I have a friend who is an INFJ. We both struggle with mental health issues, but in different ways. I find that I sometimes want to ask her how she's doing since we've been open with each other about our situations, and I know we've both expressed that it's nice to have another woman to talk to about it. The problem is every time I ask her about herself, she very quickly switches the focus to me. I have the tendency to not pry and prefer to leave issues open for people to discuss in whatever depth they feel comfortable, so I usually just try to follow her lead. But, by doing that, I almost always end up following her lead into a line of questioning that makes me feel very uncomfortable. I feel like when I give her an honest response, she often questions it and asks questions that imply that I'm not being truthful, and that I'm in a bad place and in denial or something. She gets really specific and bold with her questions, and I almost always end up feeling hurt or violated.

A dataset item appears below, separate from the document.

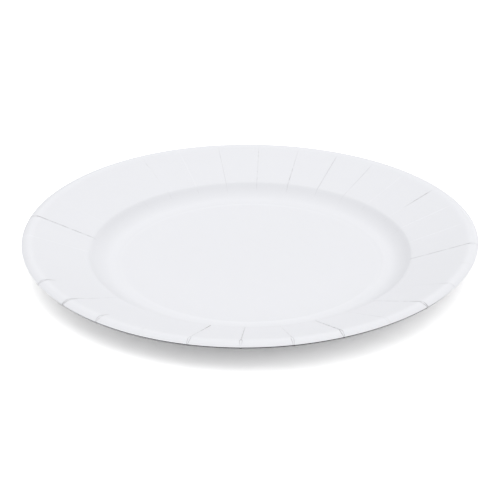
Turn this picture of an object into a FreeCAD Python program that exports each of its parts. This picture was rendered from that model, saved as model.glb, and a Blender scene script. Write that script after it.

I think the most difficult thing for me is that I am a really open person. I work through problems by talking them out, and I really want to be as honest and open as I can with myself and others. It hurts me though that my honesty with myself or with her is doubted, and I usually wind up a little resentful that she 'took advantage' of me.
I looked more into her type and realiZed that it's called The Counselor. Now I'm afraid that I'm being too sensitive or just misunderstanding her behavior.
Any insight from the forum would be appreciated. I really like her and want to be her friend, and I struggle with feeling this way, because I don't like having these feelings about her.